I do have to admit that the idea of me being pregnant, according to a few tenants around here where I live is now getting funny. I hate the idea of it but I know the truth as I am not that type or kind of person anyway. The only thing is that this kind of gossip is definitely upsetting my father as he too knows that I am not that kind of person. It makes me sick to know that one of my neighbors, who I thought was trustworthy, is no longer trustworthy and I will not allow her to take care of Emilee again. She, Emilee, really loves my boyfriend Rick and he took care of Emilee for me while I was in Arkansas. Anyway Emilee was very skitterish when this certain neighbor came about and afteer figuring things out, I can not trust this neighbor in any conversation we have anymore because she hangs around the “troublemakers” of this place.

Travels All Done!



It is good to be home and with my friends and family again. The whole building knew I was gone again and that really irritates me. Some people are not my friends here except for two Christiam friends and then a couple of other people.

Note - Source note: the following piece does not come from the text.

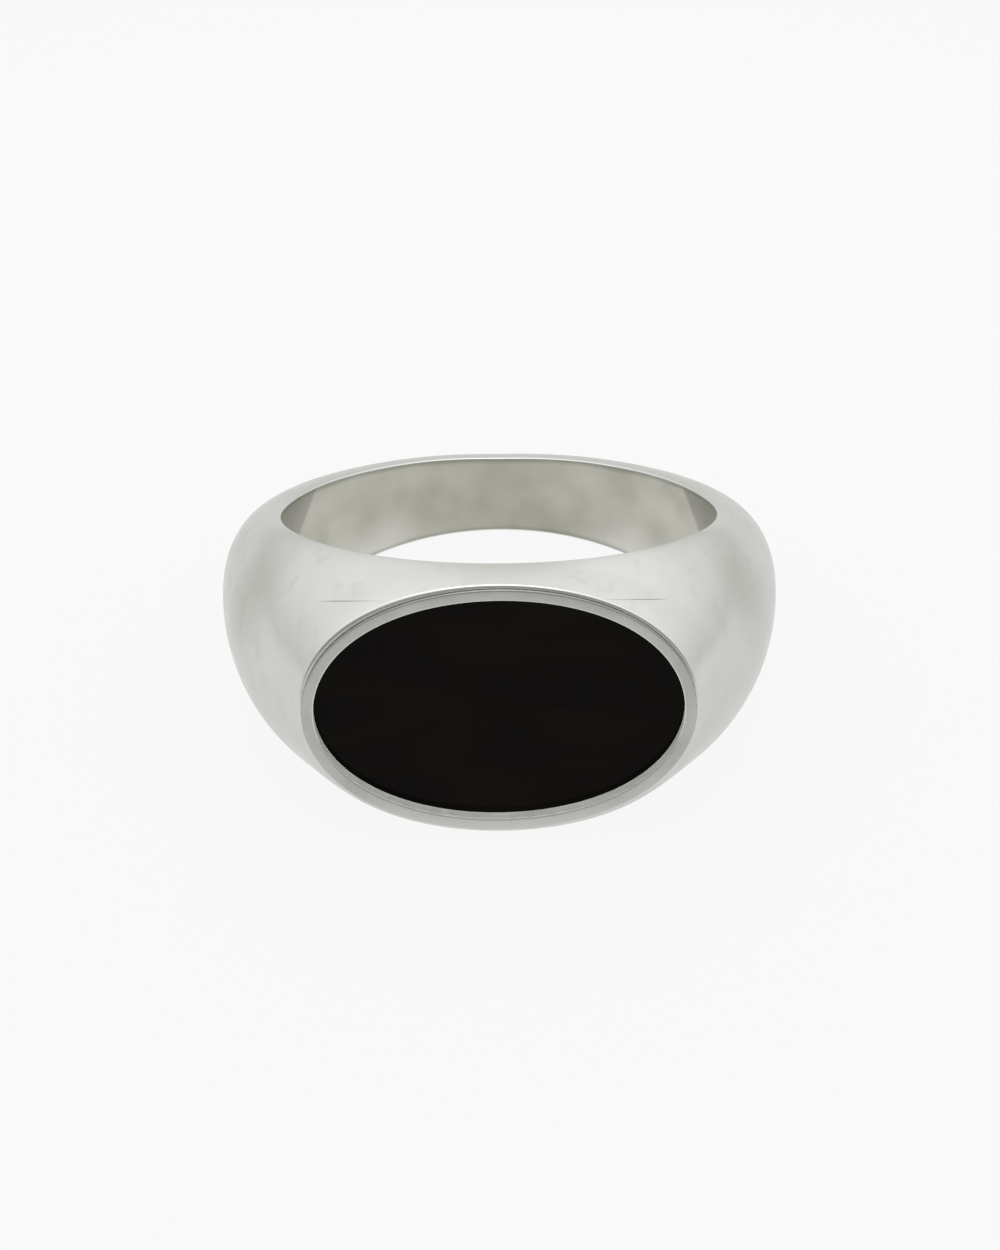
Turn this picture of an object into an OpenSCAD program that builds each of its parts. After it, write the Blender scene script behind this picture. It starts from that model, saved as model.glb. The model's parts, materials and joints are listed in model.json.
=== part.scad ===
// Oval signet ring with an inlaid stone.
//
// Every piece is drawn upright about the finger hole: its axis is Z, its middle is the origin, and
// the bezel looks towards -Y. laid() then tips all the pieces together, so that the ring lies on
// its side on a level surface and touches it under the head and under the back of the band.

/* [Finger hole] */
// Diameter of the finger hole
bore_d = 19; // [15:0.1:23]

/* [Band] */
// Height of the band at the back, along the finger
back_h = 3.56; // [2.6:0.02:5]
// Thickness of the band at the back
back_t = 1.8; // [1.2:0.1:3]
// Thickness of the band at the sides, at the crown of its dome
side_t = 2.6; // [1.8:0.1:3.6]
// Fullness of the dome beside the bezel, where 0.5 is a true ellipse and less is squarer
head_dome = 0.66; // [0.45:0.01:0.8]
// Fullness of the dome at the back of the band
back_dome = 0.45; // [0.4:0.01:0.8]

/* [Bezel] */
// Width of the rim, across the finger
rim_w = 16.88; // [13:0.02:21]
// Height of the rim, along the finger
rim_h = 11.44; // [9:0.02:14]
// Width of the flat land of the rim
rim_land = 0.5; // [0.35:0.05:0.8]
// How far the rim stands proud of the head at its top and bottom; its two ends are flush
rim_proud = 0.25; // [0.1:0.01:0.4]
// Width of the head's edge outside the rim, at the top and bottom
edge_w = 0.14; // [0.08:0.01:0.4]
// Width of the head's edge outside the rim, at its two ends
end_w = 0.06; // [0.02:0.01:0.4]
// Width of the ledge inside the rim that the stone sits on
ledge_w = 0.6; // [0.3:0.1:1]
// Height of that ledge above the bottom of the seat
ledge_h = 0.25; // [0.15:0.05:0.5]
// Metal left between the bottom of the seat and the finger hole
seat_floor = 0.55; // [0.4:0.05:1.2]

/* [Stone] */
// Thickness of the stone
stone_t = 0.9; // [0.6:0.1:1.6]
// Depth of the stone's face below the face of the rim
stone_recess = 0.6; // [0.1:0.05:0.9]
// Size of the bevel round the edge of the stone's face
stone_bevel = 0.08; // [0.04:0.01:0.2]

/* [Fits] */
// Gap between the rim and the wall of its seat, which the solder fills
solder_gap = 0.03; // [0.02:0.01:0.1]
// Gap between the edge of the stone and the inside of the rim
stone_gap = 0.03; // [0.02:0.01:0.1]
// Gap between the edge of the cement and the ledge round it
cement_gap = 0.03; // [0.02:0.01:0.1]

/* [Hidden] */

silver = "#D3D4CF";
rim_silver = "#B0B1AC";
onyx = "#141210";
cement = "#4A4742";

deg = 180 / PI;
bore_r = bore_d / 2;

// Distances from the finger's axis, going out through the head
seat_y = bore_r + seat_floor;
stone_y = seat_y + ledge_h;
face_y = stone_y + stone_t + stone_recess;

// Openings inside the rim, as [width, height]
rim_size = [rim_w, rim_h];
well_size = rim_size - 2 * rim_land * [1, 1];
ledge_size = well_size - 2 * ledge_w * [1, 1];

// Half-sizes of the oval in which the dome of the head meets the plane of the bezel's face
oval_x = rim_w / 2 + end_w;
oval_z = rim_h / 2 + edge_w;

// Half-heights of the band: its two sides are flat cuts that run straight from head to back
side_draft = 0.03;
head_half = oval_z + side_draft;
back_half = back_h / 2;

// The head's front is crowned about a line across the finger, so that only its ends meet the rim's face
crown_r = (rim_h * rim_h / 4 + rim_proud * rim_proud) / (2 * rim_proud);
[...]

I hate this place I live but it is my home and no one is going to drive me away from here EVER! My travels are done and I am home safe and sound. Emilee was a good girl while I was away and that was very good. Starting today, reading of other diaries and writing in my own has begun again! YEAH!

Excitement in the Air



Even though coming home from El Paso, TX was an excperience I will never forget…the flight I was going home on was delayed three times…I am excited about going to AR to visit my dad and family there. THe only thing I have now, a reservation,. is leaving my friends, family, and Emilee behind once again for seven days. I know I will be fine and so will Emilee. I just have my reservations about some things that I can quite explain. The last two days have been a home again for me FINALLY and so I am very happy about that. I am feeling safe here again.